**EXERCISE INSTRUCTIONS**
Give only the number of lines below that contain the word "from".

**EXERCISE INPUT**
------------------------------------
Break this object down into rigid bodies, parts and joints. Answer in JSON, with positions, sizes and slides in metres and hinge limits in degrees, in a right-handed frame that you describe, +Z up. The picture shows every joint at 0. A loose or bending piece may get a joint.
------------------------------------
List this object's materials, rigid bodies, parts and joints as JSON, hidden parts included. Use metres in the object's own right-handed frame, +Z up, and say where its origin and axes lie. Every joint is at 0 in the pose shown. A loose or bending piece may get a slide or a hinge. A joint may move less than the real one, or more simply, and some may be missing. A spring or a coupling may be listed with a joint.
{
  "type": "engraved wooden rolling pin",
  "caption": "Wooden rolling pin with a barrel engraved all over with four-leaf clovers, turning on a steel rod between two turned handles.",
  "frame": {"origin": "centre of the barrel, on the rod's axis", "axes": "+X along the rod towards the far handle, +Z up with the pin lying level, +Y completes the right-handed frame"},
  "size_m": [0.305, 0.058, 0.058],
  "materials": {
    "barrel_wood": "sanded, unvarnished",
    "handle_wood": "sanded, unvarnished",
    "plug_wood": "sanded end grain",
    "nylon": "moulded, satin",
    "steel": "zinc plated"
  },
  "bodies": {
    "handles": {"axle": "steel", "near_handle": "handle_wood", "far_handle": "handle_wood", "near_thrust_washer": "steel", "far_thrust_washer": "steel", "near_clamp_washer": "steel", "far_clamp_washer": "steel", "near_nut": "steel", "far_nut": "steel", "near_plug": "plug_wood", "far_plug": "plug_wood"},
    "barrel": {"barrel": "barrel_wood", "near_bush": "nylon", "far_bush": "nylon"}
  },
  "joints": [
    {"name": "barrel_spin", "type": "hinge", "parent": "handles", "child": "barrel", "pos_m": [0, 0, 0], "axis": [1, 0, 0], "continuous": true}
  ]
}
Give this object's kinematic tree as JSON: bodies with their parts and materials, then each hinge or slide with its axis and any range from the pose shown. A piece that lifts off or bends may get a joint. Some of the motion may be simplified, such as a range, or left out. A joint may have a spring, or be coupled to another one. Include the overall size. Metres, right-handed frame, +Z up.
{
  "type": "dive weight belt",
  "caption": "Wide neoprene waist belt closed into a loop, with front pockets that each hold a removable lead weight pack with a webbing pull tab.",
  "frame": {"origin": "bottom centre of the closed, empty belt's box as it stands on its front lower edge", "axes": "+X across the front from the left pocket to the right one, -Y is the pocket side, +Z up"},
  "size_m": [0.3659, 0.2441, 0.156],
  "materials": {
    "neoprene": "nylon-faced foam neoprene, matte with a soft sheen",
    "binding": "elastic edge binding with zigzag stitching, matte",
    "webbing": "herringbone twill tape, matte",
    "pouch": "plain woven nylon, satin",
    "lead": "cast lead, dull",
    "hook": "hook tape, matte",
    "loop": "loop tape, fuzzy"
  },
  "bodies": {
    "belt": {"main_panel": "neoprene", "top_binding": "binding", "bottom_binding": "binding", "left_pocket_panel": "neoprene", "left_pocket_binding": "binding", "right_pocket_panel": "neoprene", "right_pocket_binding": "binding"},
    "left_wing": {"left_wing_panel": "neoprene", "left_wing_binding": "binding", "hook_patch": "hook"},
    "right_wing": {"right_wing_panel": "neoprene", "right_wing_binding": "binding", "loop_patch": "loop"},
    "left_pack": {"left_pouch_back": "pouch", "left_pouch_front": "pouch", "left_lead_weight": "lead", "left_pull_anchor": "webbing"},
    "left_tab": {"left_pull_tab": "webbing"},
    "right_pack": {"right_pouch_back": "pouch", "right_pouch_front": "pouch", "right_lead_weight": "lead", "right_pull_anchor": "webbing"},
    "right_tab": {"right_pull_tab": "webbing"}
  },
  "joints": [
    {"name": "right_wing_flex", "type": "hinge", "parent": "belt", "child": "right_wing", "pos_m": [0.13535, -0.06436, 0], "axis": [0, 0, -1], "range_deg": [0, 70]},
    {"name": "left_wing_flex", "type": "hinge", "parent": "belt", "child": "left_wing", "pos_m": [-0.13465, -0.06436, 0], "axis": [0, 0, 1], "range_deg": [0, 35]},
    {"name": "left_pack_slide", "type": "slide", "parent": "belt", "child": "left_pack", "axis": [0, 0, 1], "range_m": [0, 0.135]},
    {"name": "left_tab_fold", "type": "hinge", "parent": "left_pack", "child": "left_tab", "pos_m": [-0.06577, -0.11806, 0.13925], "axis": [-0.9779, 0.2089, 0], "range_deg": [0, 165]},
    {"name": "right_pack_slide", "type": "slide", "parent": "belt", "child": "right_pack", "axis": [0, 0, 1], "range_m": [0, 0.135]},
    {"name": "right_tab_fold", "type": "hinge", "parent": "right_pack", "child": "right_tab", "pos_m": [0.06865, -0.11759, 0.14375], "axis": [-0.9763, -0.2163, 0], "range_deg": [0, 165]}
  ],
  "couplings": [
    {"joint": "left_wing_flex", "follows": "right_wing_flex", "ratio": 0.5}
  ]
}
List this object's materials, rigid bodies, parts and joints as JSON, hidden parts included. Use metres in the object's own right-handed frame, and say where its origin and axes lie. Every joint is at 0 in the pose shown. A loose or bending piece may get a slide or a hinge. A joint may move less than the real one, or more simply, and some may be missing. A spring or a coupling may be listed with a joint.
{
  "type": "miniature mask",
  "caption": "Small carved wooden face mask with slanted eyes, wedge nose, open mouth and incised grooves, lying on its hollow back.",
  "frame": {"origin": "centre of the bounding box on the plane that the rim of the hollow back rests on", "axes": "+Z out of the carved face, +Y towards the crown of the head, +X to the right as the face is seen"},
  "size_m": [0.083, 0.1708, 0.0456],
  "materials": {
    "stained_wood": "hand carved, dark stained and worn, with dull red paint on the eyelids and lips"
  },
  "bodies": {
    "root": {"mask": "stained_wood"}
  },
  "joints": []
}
------------------------------------
**RESPONSE FOR THIS EXERCISE**
2